INSTRUCTIONS FOR THE TASK: Reproduce the top of the data verbatim, through and including the line that contains "sharp_above: float = 25.0".

Start of DATASET SECTION

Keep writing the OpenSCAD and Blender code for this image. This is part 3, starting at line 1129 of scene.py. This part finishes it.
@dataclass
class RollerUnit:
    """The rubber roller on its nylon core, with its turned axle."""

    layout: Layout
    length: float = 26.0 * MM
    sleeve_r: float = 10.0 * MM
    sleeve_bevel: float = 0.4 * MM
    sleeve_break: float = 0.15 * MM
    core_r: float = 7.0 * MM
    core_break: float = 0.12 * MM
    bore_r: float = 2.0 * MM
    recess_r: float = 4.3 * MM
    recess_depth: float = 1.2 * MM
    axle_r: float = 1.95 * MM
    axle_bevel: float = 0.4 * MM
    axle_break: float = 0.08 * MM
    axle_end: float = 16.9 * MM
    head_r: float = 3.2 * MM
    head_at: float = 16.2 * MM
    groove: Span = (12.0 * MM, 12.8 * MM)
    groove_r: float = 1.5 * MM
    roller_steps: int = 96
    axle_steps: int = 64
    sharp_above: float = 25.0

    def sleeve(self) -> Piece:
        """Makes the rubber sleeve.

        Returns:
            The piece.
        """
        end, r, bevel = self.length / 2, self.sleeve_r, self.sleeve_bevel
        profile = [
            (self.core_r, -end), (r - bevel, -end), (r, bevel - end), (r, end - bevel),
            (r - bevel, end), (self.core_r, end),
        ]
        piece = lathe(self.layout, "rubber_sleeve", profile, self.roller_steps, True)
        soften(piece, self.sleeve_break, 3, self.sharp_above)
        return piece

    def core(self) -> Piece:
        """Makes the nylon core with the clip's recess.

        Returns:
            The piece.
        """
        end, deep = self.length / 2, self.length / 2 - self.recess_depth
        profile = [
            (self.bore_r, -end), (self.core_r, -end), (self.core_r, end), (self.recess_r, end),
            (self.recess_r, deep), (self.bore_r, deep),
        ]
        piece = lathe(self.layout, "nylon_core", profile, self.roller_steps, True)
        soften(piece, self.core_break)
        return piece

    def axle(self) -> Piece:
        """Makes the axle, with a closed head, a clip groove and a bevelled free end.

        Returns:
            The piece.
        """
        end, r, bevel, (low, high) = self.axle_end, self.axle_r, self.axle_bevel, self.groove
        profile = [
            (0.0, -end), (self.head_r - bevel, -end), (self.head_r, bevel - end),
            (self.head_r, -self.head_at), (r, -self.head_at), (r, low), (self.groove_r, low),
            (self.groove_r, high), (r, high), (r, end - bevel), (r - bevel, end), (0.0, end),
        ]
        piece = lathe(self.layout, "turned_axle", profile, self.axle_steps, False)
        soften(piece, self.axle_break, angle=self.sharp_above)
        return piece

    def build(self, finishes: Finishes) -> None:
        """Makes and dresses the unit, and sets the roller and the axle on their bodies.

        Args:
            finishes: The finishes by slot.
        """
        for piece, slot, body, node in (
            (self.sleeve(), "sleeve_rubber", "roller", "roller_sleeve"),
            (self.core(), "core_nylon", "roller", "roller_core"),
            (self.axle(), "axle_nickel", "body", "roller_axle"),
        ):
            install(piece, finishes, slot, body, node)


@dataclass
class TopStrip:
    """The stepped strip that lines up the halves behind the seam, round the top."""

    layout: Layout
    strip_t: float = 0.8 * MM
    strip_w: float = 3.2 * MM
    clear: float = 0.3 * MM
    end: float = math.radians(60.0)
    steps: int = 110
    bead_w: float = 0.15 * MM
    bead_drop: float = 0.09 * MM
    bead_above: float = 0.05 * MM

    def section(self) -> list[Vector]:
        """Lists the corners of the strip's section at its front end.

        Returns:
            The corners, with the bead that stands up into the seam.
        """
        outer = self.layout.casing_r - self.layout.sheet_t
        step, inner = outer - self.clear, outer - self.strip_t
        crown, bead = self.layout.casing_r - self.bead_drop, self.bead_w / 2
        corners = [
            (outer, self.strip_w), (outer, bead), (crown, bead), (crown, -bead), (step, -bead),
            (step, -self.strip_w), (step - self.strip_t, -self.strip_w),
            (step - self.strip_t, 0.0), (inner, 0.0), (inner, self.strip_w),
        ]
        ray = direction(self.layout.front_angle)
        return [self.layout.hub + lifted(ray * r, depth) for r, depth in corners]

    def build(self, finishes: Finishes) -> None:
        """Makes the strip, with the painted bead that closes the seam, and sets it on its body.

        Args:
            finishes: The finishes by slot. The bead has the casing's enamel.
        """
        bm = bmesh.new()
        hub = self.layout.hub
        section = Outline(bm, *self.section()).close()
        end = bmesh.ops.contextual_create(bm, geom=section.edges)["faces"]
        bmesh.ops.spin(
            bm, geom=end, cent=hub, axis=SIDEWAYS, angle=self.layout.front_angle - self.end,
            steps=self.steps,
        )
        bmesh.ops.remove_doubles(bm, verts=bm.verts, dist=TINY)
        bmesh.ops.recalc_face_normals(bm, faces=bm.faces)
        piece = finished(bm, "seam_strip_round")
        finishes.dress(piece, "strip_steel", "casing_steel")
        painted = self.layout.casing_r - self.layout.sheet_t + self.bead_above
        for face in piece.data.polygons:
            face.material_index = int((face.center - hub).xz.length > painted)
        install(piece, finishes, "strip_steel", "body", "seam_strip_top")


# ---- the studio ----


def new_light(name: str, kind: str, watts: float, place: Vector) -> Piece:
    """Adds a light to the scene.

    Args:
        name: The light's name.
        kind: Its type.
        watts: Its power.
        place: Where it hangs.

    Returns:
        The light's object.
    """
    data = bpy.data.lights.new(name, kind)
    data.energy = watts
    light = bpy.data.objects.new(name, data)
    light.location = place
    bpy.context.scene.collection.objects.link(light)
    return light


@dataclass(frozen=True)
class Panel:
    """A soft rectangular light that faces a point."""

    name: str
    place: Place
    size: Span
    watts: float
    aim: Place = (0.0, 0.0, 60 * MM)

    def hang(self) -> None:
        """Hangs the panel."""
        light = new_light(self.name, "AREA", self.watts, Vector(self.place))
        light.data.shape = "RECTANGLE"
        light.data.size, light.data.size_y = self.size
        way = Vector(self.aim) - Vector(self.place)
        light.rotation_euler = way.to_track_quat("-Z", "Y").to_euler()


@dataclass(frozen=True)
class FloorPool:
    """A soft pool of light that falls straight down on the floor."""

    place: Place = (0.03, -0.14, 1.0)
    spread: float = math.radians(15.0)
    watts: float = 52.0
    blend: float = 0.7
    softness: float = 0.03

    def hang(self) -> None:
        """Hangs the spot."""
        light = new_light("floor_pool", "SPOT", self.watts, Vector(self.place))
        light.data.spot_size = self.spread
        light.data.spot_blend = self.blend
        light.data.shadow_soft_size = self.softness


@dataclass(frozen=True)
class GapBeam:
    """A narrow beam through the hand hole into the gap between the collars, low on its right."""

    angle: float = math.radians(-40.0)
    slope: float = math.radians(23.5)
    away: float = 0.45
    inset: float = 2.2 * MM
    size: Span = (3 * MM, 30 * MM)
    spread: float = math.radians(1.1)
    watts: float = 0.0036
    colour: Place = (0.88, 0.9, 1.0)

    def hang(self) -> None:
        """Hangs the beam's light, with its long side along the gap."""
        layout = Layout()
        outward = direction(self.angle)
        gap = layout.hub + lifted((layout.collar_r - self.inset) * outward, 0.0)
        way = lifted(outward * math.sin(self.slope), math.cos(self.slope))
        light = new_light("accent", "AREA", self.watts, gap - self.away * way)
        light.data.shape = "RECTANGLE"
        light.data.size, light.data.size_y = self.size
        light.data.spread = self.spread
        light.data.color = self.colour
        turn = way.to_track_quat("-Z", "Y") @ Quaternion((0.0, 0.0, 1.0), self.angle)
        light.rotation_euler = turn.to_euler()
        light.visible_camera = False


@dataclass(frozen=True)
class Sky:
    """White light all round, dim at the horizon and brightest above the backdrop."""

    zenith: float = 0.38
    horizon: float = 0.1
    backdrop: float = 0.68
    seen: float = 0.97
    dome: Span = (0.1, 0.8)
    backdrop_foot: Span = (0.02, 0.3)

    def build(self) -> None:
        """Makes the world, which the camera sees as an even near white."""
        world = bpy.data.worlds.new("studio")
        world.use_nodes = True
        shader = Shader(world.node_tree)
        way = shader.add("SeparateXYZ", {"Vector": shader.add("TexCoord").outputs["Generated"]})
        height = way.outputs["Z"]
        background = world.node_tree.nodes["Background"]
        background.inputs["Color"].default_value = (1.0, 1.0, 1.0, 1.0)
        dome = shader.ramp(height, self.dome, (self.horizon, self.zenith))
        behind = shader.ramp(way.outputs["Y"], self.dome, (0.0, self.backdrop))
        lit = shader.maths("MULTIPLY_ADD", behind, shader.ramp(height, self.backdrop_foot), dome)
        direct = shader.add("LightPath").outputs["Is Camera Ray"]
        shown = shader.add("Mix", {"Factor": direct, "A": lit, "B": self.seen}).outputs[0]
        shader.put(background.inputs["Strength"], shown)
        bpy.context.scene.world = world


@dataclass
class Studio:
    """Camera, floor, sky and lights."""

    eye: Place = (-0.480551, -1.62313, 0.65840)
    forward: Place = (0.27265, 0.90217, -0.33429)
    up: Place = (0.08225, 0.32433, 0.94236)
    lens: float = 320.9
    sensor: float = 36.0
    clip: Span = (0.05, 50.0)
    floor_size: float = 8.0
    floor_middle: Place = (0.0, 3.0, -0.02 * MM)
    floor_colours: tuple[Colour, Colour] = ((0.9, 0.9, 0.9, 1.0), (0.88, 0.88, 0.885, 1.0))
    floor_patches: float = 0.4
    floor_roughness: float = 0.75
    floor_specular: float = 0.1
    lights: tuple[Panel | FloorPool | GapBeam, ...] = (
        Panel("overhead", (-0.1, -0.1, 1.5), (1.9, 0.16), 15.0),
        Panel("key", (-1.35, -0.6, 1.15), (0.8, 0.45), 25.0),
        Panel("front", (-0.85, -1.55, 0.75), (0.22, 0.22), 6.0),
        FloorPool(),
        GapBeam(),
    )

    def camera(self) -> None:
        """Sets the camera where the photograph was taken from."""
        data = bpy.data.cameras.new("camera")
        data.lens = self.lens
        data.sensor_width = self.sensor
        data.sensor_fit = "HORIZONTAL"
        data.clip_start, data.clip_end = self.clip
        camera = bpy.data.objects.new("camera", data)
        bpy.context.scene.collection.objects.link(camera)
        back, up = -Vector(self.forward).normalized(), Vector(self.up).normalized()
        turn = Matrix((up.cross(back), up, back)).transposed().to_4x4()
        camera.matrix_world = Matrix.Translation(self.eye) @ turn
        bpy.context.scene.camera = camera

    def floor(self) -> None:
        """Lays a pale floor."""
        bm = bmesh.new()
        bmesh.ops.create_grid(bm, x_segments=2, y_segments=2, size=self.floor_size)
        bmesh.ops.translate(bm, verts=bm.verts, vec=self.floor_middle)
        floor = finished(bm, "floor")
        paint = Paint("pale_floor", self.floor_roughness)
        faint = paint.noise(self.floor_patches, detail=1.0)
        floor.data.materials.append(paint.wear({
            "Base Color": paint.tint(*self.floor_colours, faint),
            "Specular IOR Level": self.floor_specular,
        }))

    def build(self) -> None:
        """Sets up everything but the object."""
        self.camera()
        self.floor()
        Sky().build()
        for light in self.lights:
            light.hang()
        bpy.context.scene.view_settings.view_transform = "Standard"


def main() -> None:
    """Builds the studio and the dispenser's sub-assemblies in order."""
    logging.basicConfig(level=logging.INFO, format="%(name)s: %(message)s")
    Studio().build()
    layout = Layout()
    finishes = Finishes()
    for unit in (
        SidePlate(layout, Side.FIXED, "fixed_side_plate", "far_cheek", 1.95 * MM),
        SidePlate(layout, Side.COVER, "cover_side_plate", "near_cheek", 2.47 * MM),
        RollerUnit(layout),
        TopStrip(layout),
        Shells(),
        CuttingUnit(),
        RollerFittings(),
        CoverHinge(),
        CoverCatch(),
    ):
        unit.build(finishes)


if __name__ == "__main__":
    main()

End of DATASET SECTION

REPLY TO THE TASK:
Keep writing the OpenSCAD and Blender code for this image. This is part 3, starting at line 1129 of scene.py. This part finishes it.
@dataclass
class RollerUnit:
    """The rubber roller on its nylon core, with its turned axle."""

    layout: Layout
    length: float = 26.0 * MM
    sleeve_r: float = 10.0 * MM
    sleeve_bevel: float = 0.4 * MM
    sleeve_break: float = 0.15 * MM
    core_r: float = 7.0 * MM
    core_break: float = 0.12 * MM
    bore_r: float = 2.0 * MM
    recess_r: float = 4.3 * MM
    recess_depth: float = 1.2 * MM
    axle_r: float = 1.95 * MM
    axle_bevel: float = 0.4 * MM
    axle_break: float = 0.08 * MM
    axle_end: float = 16.9 * MM
    head_r: float = 3.2 * MM
    head_at: float = 16.2 * MM
    groove: Span = (12.0 * MM, 12.8 * MM)
    groove_r: float = 1.5 * MM
    roller_steps: int = 96
    axle_steps: int = 64
    sharp_above: float = 25.0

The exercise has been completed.